Task requirements: Write out every entry exactly as it appears.

[Collected data entries]
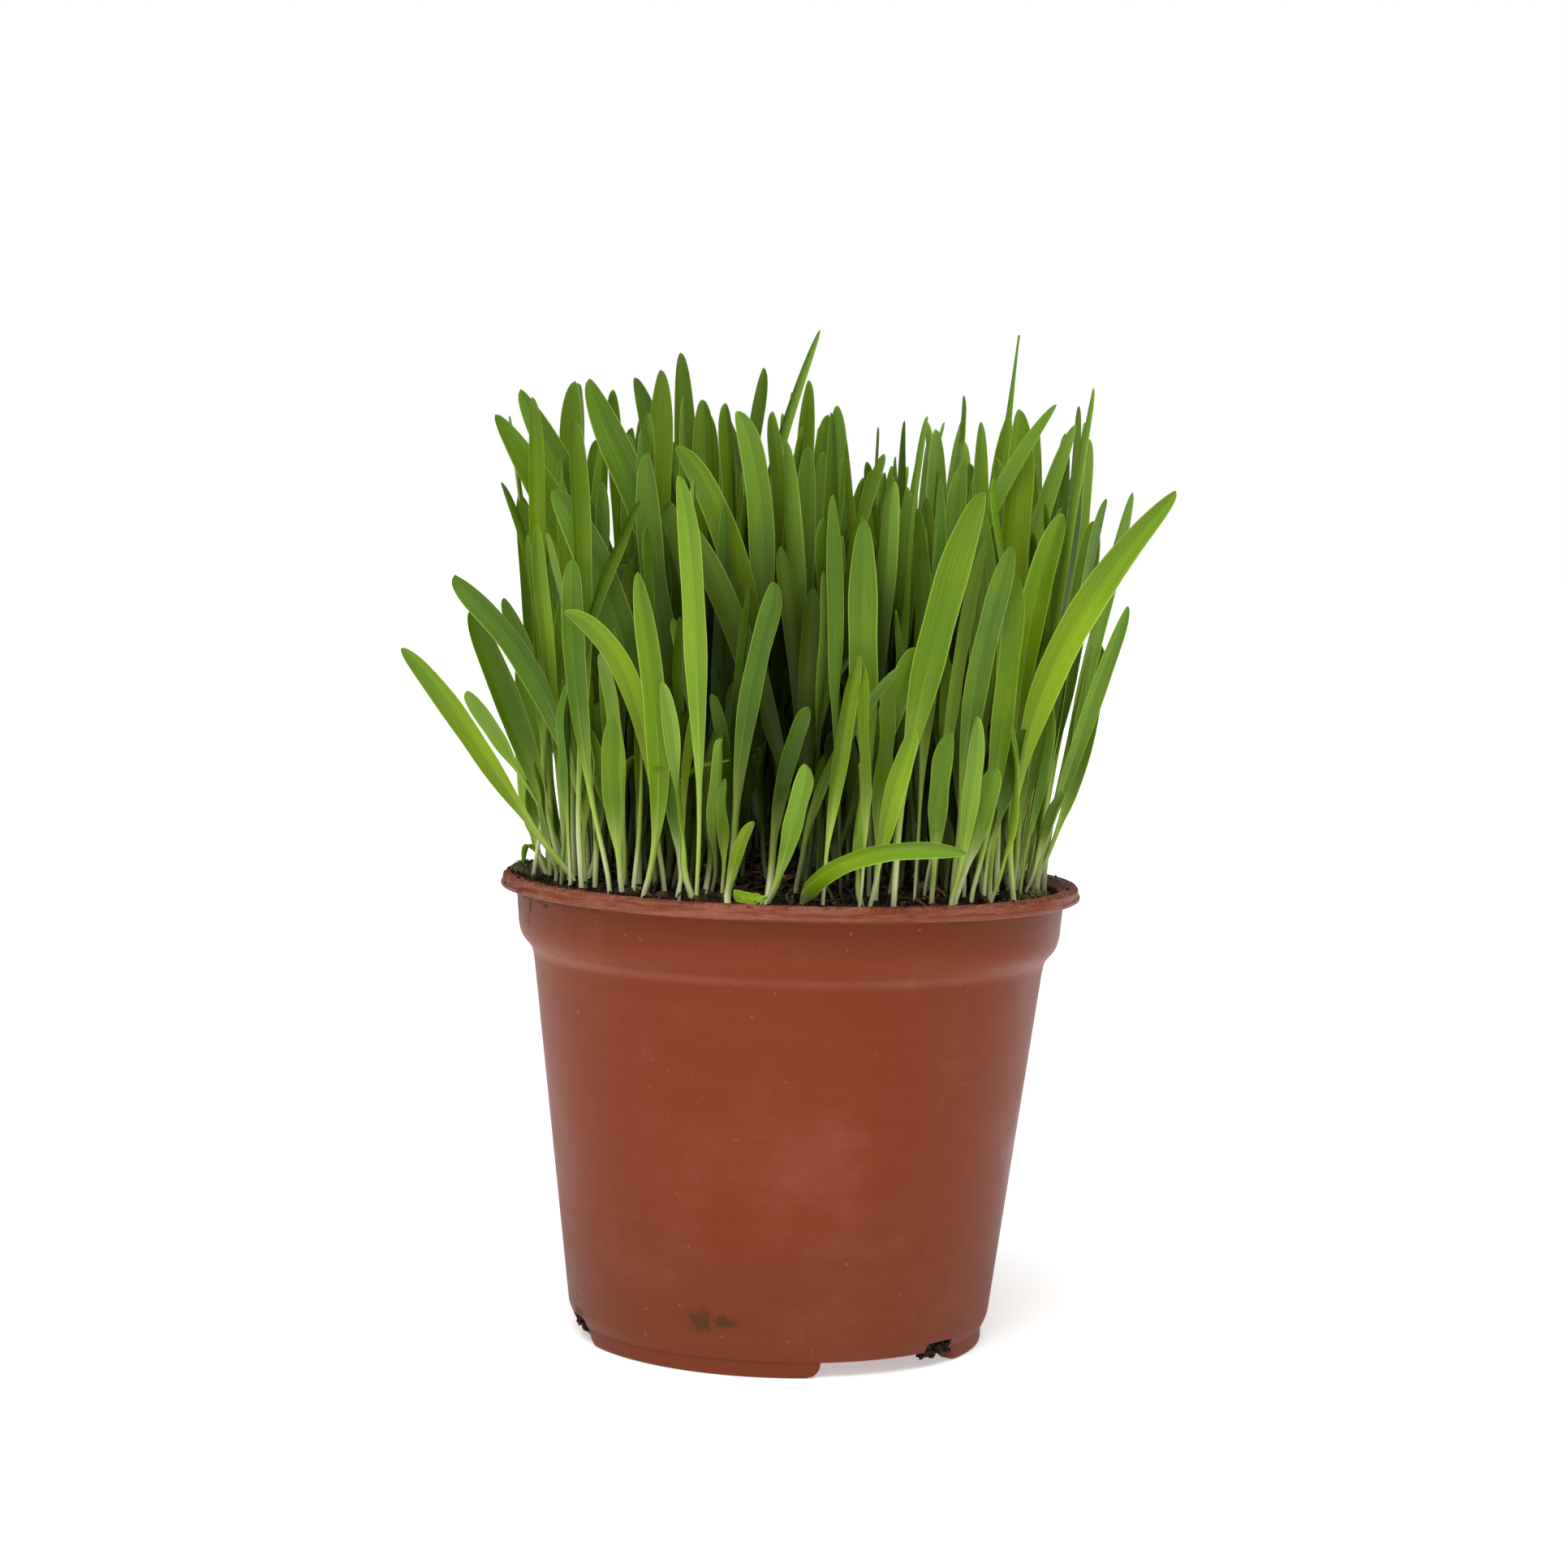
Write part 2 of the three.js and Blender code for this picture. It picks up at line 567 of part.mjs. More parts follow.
function growOtherLeaves(tufts, cells, chosenShoots) {
  const random = makeRandom(SEED);
  let shoots = chosenShoots;
  for (const tuft of tufts) {
    for (let place = 0; place < SHOOTS_IN_TUFT; place++) {
      if (random() < bareness(tuft.x, tuft.y)) continue;
      for (let attempt = 0; attempt < TRIES; attempt++) {
        const leaf = drawnLeaf(tuft, place, random);
        if (!placeLeaf(tuft, leaf, cells, shoots + 1)) continue;
        shoots += 1;
        if (random() < YOUNG_SHARE) placeLeaf(tuft, youngLeaf(leaf, random), cells, shoots);
        break;
      }
    }
  }
}

function growTufts() {
  const tufts = makeTufts();
  const cells = new Int16Array(ROOM_CELLS[0] * ROOM_CELLS[1] * ROOM_CELLS[2]);
  const chosenShoots = growChosenLeaves(tufts, cells);
  growOtherLeaves(tufts, cells, chosenShoots);
  return tufts;
}

// The crown's top follows the soil, a little lower.
function crownSolid(tuft) {
  const low = tuft.top - CROWN.depth;
  const geometry = prism(tuft.x, tuft.y, CROWN.radius, low, tuft.top, CROWN.sides, tuft.angle);
  const place = geometry.attributes.position;
  for (let i = 0; i < place.count; i++) {
    if (place.getZ(i) < tuft.top - 1) continue;
    place.setZ(i, soilTop(place.getX(i), place.getY(i)) - CROWN.sink);
  }
  return solidFromGeometry(geometry);
}

function makeTuft(tuft) {
  let solid = crownSolid(tuft);
  for (const leaf of tuft.leaves) solid = solid.add(leafSolid(leaf));
  return solid;
}

// ---------------------------------------------------------------- the whole part

const potPlastic = new THREE.MeshStandardMaterial({ color: 0x88402a, roughness: 0.45, metalness: 0 });
const pottingSoil = new THREE.MeshStandardMaterial({ color: 0x1d1510, roughness: 1, metalness: 0 });
const grass = new THREE.MeshStandardMaterial({ color: 0x5d7f16, roughness: 0.5, metalness: 0 });

const wheatgrassPot = new THREE.Group();
const tufts = growTufts();
wheatgrassPot.add(meshFromSolid("pot", makePot(), potPlastic));
wheatgrassPot.add(meshFromSolid("soil", makeSoil(tufts), pottingSoil));
tufts.forEach((tuft, index) => {
  const name = `tuft_${String(index + 1).padStart(2, "0")}`;
  wheatgrassPot.add(meshFromSolid(name, makeTuft(tuft), grass));
});

export default wheatgrassPot;
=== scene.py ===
"""A pot of wheatgrass, laid out as an add-on: a plastic nursery pot, potting soil and young wheat.

The shoots follow the rule of the solid model, so each one stands where its solid does. The rule
works in millimetres and degrees; a mesh gets metres when it is made.
"""

import math
from dataclasses import dataclass
from itertools import product
from typing import NamedTuple

import bpy
import numpy as np
from bpy.props import FloatProperty, FloatVectorProperty, IntProperty, PointerProperty
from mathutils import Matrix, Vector, noise


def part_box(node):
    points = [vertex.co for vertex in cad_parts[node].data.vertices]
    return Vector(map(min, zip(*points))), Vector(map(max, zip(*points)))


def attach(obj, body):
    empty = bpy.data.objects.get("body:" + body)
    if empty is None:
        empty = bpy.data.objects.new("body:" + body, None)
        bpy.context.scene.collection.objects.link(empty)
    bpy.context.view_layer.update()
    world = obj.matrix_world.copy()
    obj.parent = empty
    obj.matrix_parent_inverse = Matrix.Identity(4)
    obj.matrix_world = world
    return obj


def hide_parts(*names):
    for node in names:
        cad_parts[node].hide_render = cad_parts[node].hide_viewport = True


bl_info = {
    "name": "Wheatgrass Pot",
    "version": (1, 0, 0),
    "blender": (4, 5, 0),
    "location": "View3D > Sidebar > Wheatgrass",
    "description": "Builds a nursery pot of soil and young wheat over its solid model",
    "category": "Object",
}

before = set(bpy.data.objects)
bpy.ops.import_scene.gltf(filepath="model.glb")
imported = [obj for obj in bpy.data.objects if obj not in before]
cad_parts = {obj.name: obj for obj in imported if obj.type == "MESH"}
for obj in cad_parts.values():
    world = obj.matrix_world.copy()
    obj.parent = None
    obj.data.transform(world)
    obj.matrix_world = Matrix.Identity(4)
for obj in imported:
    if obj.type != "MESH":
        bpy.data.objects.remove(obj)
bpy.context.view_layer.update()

MM = 0.001
FULL_TURN = 2 * math.pi

# ---------------------------------------------------------------- sizes shared with the solids

RIM_RADIUS = 60
POT_HEIGHT = 95.5
FOOT_HEIGHT = 3.2
WALL = 1.2
FEET = 3
FOOT_RING = (38.8, 42.4)
RECESS_WIDTH = 44
FIRST_RECESS = 33.7
SLOT_TURN = 15.5
FLOOR_HOLES = 6
FLOOR_HOLE_RADIUS = 2.6
FLOOR_HOLE_CIRCLE = 24

SOIL_RADIUS = 54.8
SOIL_EDGE = 93.2
SOIL_DOME = 5.2
MOUND_X, MOUND_Y, MOUND_HEIGHT, MOUND_SPREAD = -3, 6, 8, 9

TUFT_RINGS = ((1, 0, 0), (6, 15.8, 8), (12, 31.6, 12), (18, 47.2, 0))  # tufts, radius, turn
LIP_INSIDE = 56
CROWN_RADIUS = 7.3
CROWN_SIDES = 6
CROWN_SINK = 0.4
ROOT_REACH = 4.8
SHOOTS_IN_TUFT = 8
BARE_X, BARE_Y, BARE_SPREAD = 3, -40, 15

CELL = 0.8
ROOM_LOW = np.array((-100, -100, 85))
ROOM_CELLS = (250, 250, 170)
SAMPLE_STEP = 0.4
CROWN_CLEARANCE, SOIL_CLEARANCE, WALL_CLEARANCE, RIM_CLEARANCE = 0.1, 0.4, 0.6, 0.8

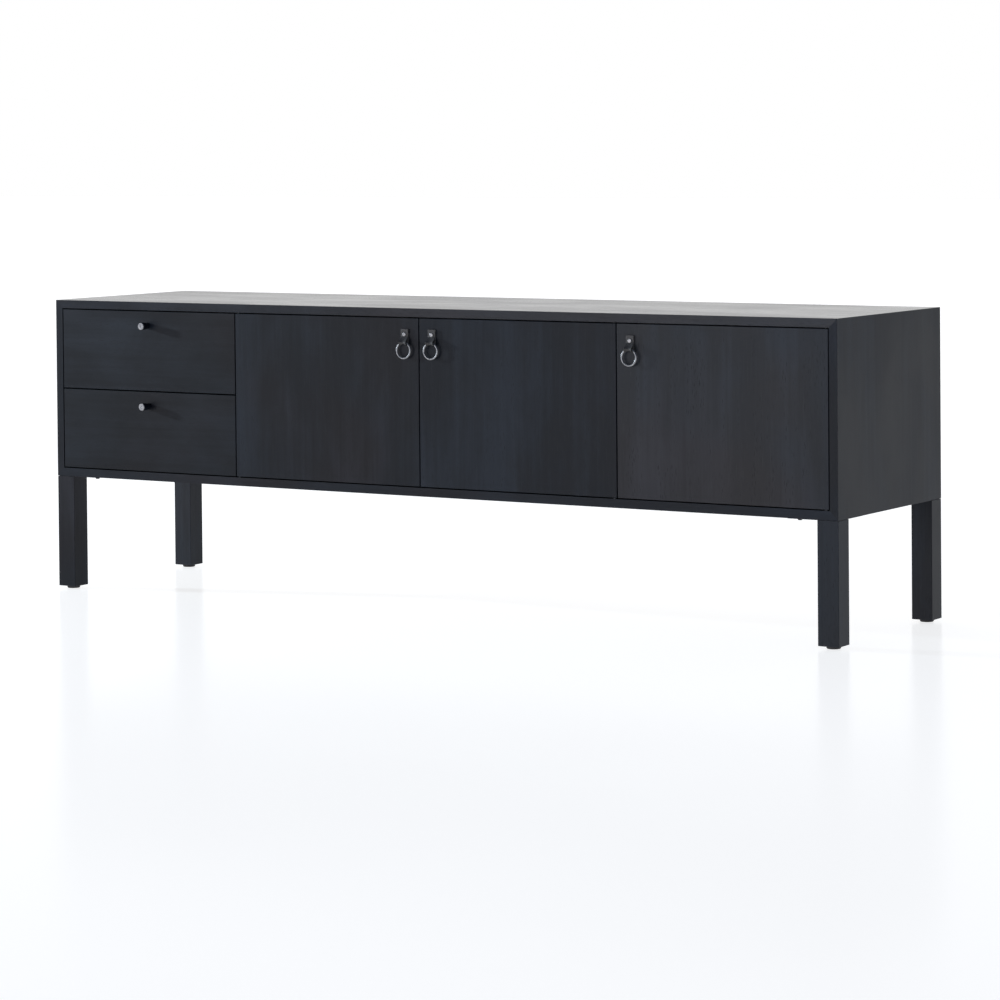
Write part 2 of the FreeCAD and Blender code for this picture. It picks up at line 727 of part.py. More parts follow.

Solution to the exercise:
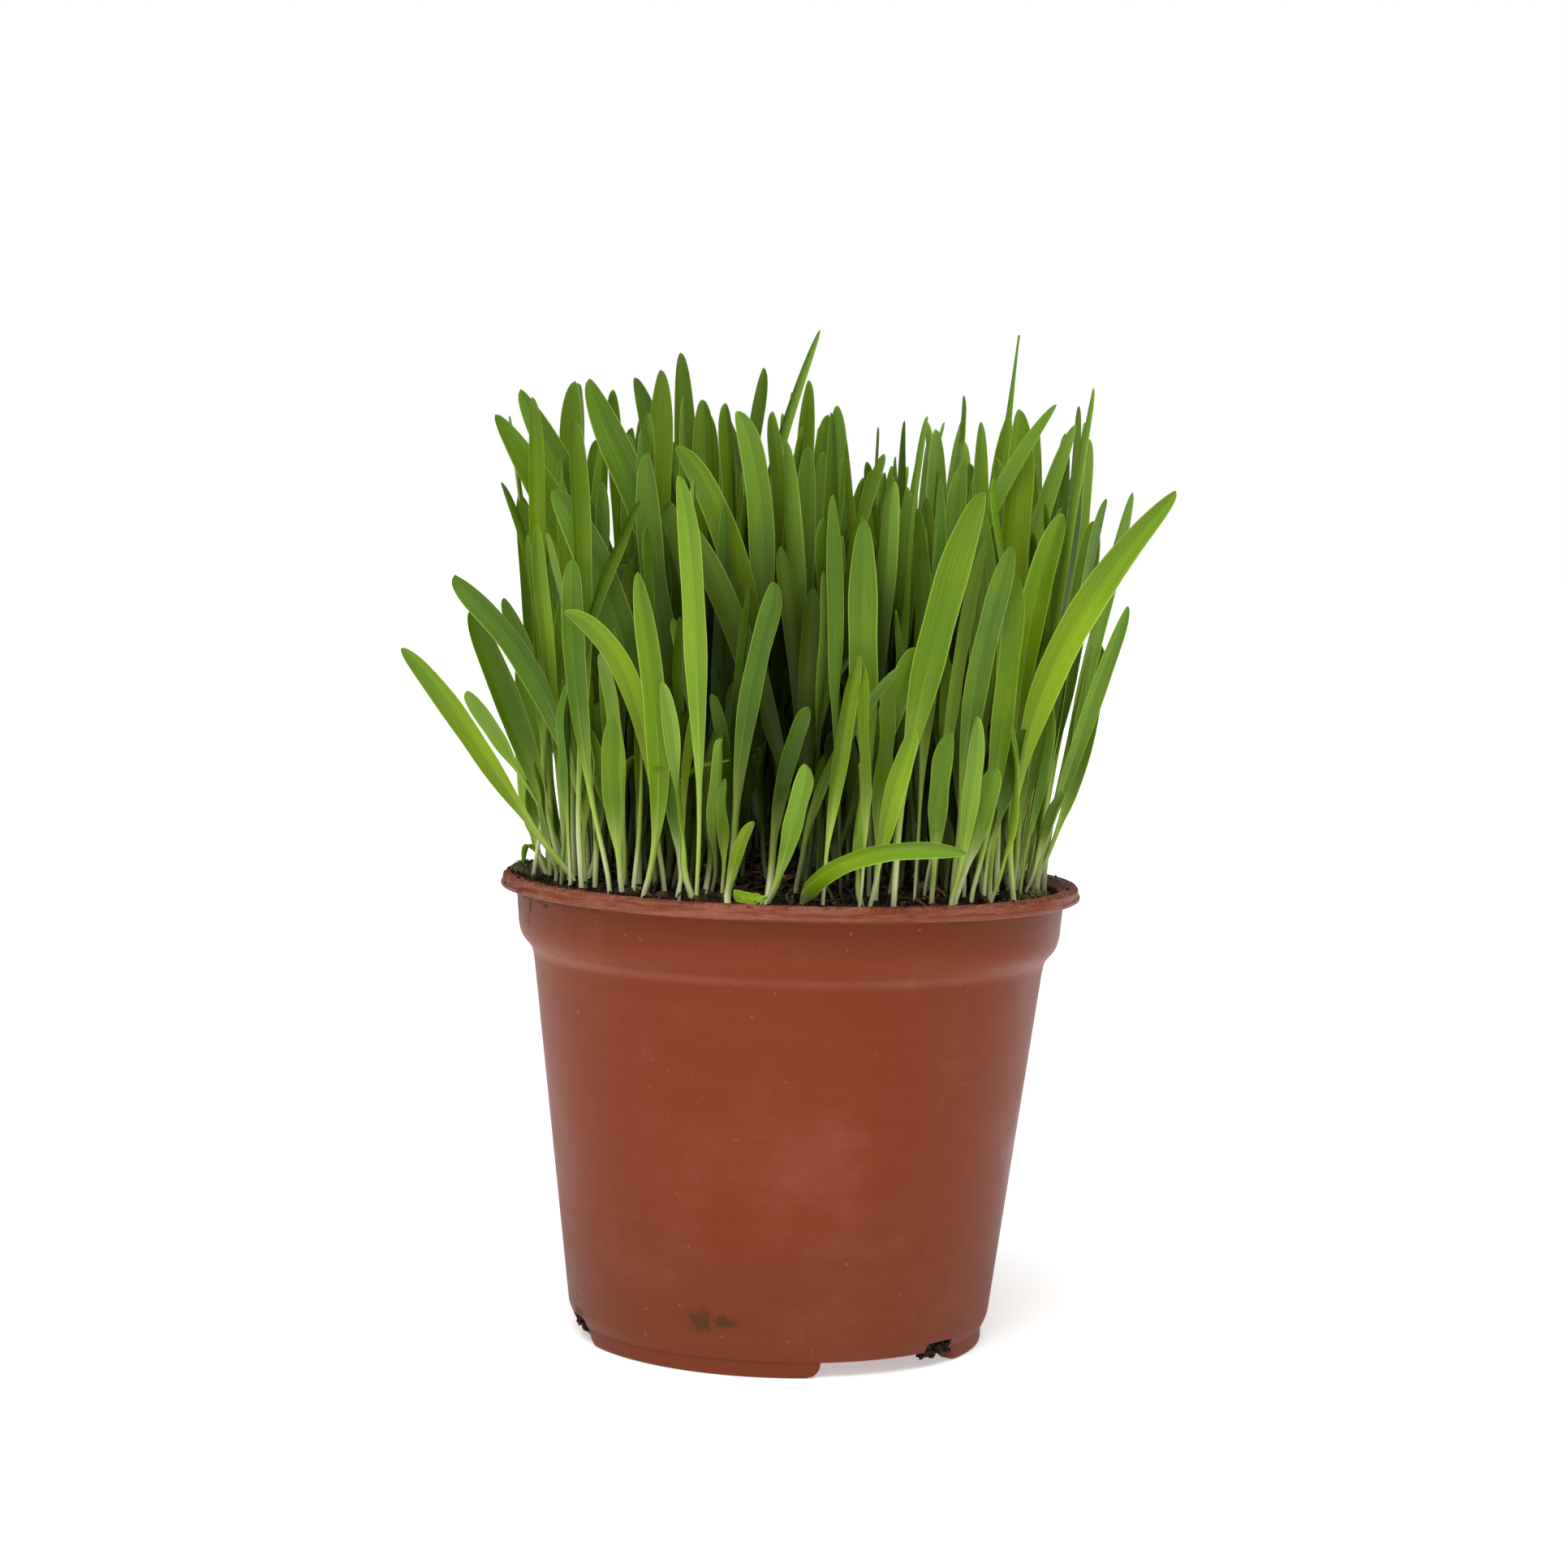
Write part 2 of the three.js and Blender code for this picture. It picks up at line 567 of part.mjs. More parts follow.
function growOtherLeaves(tufts, cells, chosenShoots) {
  const random = makeRandom(SEED);
  let shoots = chosenShoots;
  for (const tuft of tufts) {
    for (let place = 0; place < SHOOTS_IN_TUFT; place++) {
      if (random() < bareness(tuft.x, tuft.y)) continue;
      for (let attempt = 0; attempt < TRIES; attempt++) {
        const leaf = drawnLeaf(tuft, place, random);
        if (!placeLeaf(tuft, leaf, cells, shoots + 1)) continue;
        shoots += 1;
        if (random() < YOUNG_SHARE) placeLeaf(tuft, youngLeaf(leaf, random), cells, shoots);
        break;
      }
    }
  }
}

function growTufts() {
  const tufts = makeTufts();
  const cells = new Int16Array(ROOM_CELLS[0] * ROOM_CELLS[1] * ROOM_CELLS[2]);
  const chosenShoots = growChosenLeaves(tufts, cells);
  growOtherLeaves(tufts, cells, chosenShoots);
  return tufts;
}

// The crown's top follows the soil, a little lower.
function crownSolid(tuft) {
  const low = tuft.top - CROWN.depth;
  const geometry = prism(tuft.x, tuft.y, CROWN.radius, low, tuft.top, CROWN.sides, tuft.angle);
  const place = geometry.attributes.position;
  for (let i = 0; i < place.count; i++) {
    if (place.getZ(i) < tuft.top - 1) continue;
    place.setZ(i, soilTop(place.getX(i), place.getY(i)) - CROWN.sink);
  }
  return solidFromGeometry(geometry);
}

function makeTuft(tuft) {
  let solid = crownSolid(tuft);
  for (const leaf of tuft.leaves) solid = solid.add(leafSolid(leaf));
  return solid;
}

// ---------------------------------------------------------------- the whole part

const potPlastic = new THREE.MeshStandardMaterial({ color: 0x88402a, roughness: 0.45, metalness: 0 });
const pottingSoil = new THREE.MeshStandardMaterial({ color: 0x1d1510, roughness: 1, metalness: 0 });
const grass = new THREE.MeshStandardMaterial({ color: 0x5d7f16, roughness: 0.5, metalness: 0 });

const wheatgrassPot = new THREE.Group();
const tufts = growTufts();
wheatgrassPot.add(meshFromSolid("pot", makePot(), potPlastic));
wheatgrassPot.add(meshFromSolid("soil", makeSoil(tufts), pottingSoil));
tufts.forEach((tuft, index) => {
  const name = `tuft_${String(index + 1).padStart(2, "0")}`;
  wheatgrassPot.add(meshFromSolid(name, makeTuft(tuft), grass));
});

export default wheatgrassPot;
=== scene.py ===
"""A pot of wheatgrass, laid out as an add-on: a plastic nursery pot, potting soil and young wheat.

The shoots follow the rule of the solid model, so each one stands where its solid does. The rule
works in millimetres and degrees; a mesh gets metres when it is made.
"""

import math
from dataclasses import dataclass
from itertools import product
from typing import NamedTuple

import bpy
import numpy as np
from bpy.props import FloatProperty, FloatVectorProperty, IntProperty, PointerProperty
from mathutils import Matrix, Vector, noise


def part_box(node):
    points = [vertex.co for vertex in cad_parts[node].data.vertices]
    return Vector(map(min, zip(*points))), Vector(map(max, zip(*points)))


def attach(obj, body):
    empty = bpy.data.objects.get("body:" + body)
    if empty is None:
        empty = bpy.data.objects.new("body:" + body, None)
        bpy.context.scene.collection.objects.link(empty)
    bpy.context.view_layer.update()
    world = obj.matrix_world.copy()
    obj.parent = empty
    obj.matrix_parent_inverse = Matrix.Identity(4)
    obj.matrix_world = world
    return obj


def hide_parts(*names):
    for node in names:
        cad_parts[node].hide_render = cad_parts[node].hide_viewport = True


bl_info = {
    "name": "Wheatgrass Pot",
    "version": (1, 0, 0),
    "blender": (4, 5, 0),
    "location": "View3D > Sidebar > Wheatgrass",
    "description": "Builds a nursery pot of soil and young wheat over its solid model",
    "category": "Object",
}

before = set(bpy.data.objects)
bpy.ops.import_scene.gltf(filepath="model.glb")
imported = [obj for obj in bpy.data.objects if obj not in before]
cad_parts = {obj.name: obj for obj in imported if obj.type == "MESH"}
for obj in cad_parts.values():
    world = obj.matrix_world.copy()
    obj.parent = None
    obj.data.transform(world)
    obj.matrix_world = Matrix.Identity(4)
for obj in imported:
    if obj.type != "MESH":
        bpy.data.objects.remove(obj)
bpy.context.view_layer.update()

MM = 0.001
FULL_TURN = 2 * math.pi

# ---------------------------------------------------------------- sizes shared with the solids

RIM_RADIUS = 60
POT_HEIGHT = 95.5
FOOT_HEIGHT = 3.2
WALL = 1.2
FEET = 3
FOOT_RING = (38.8, 42.4)
RECESS_WIDTH = 44
FIRST_RECESS = 33.7
SLOT_TURN = 15.5
FLOOR_HOLES = 6
FLOOR_HOLE_RADIUS = 2.6
FLOOR_HOLE_CIRCLE = 24

SOIL_RADIUS = 54.8
SOIL_EDGE = 93.2
SOIL_DOME = 5.2
MOUND_X, MOUND_Y, MOUND_HEIGHT, MOUND_SPREAD = -3, 6, 8, 9

TUFT_RINGS = ((1, 0, 0), (6, 15.8, 8), (12, 31.6, 12), (18, 47.2, 0))  # tufts, radius, turn
LIP_INSIDE = 56
CROWN_RADIUS = 7.3
CROWN_SIDES = 6
CROWN_SINK = 0.4
ROOT_REACH = 4.8
SHOOTS_IN_TUFT = 8
BARE_X, BARE_Y, BARE_SPREAD = 3, -40, 15

CELL = 0.8
ROOM_LOW = np.array((-100, -100, 85))
ROOM_CELLS = (250, 250, 170)
SAMPLE_STEP = 0.4
CROWN_CLEARANCE, SOIL_CLEARANCE, WALL_CLEARANCE, RIM_CLEARANCE = 0.1, 0.4, 0.6, 0.8

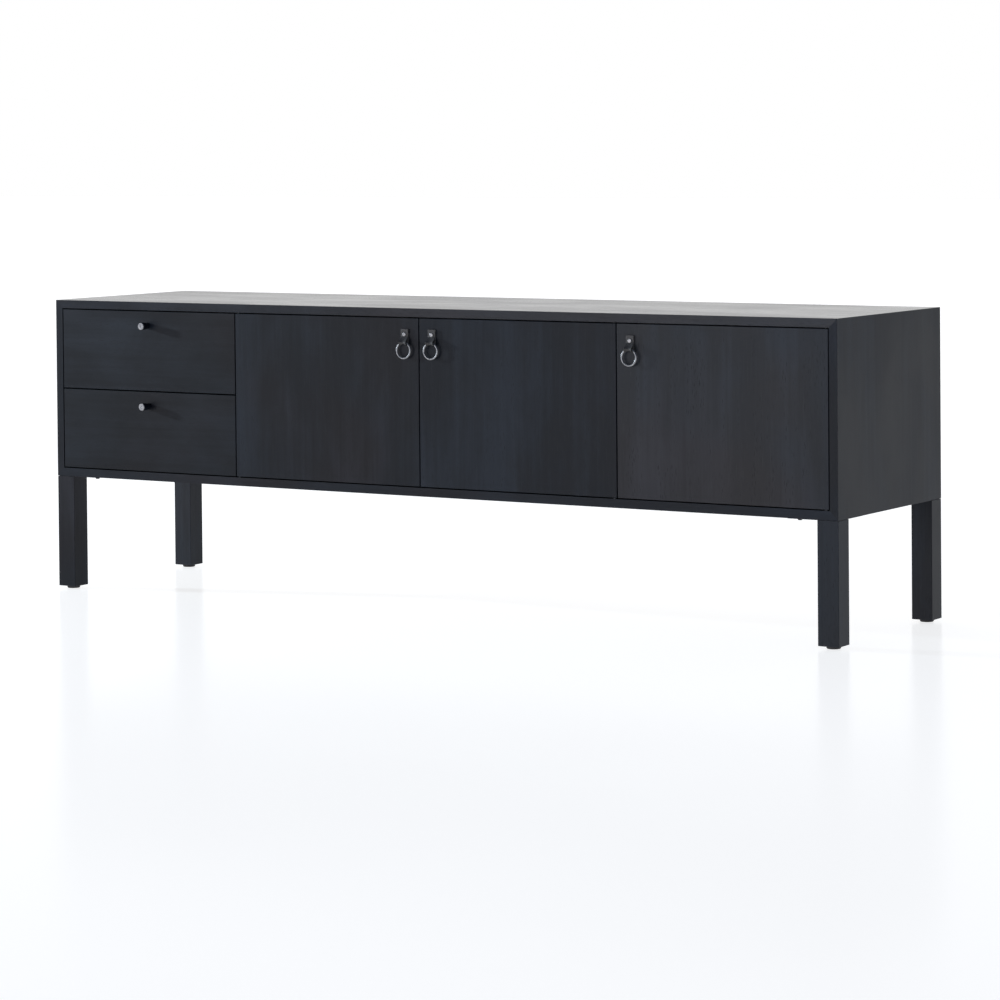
Write part 2 of the FreeCAD and Blender code for this picture. It picks up at line 727 of part.py. More parts follow.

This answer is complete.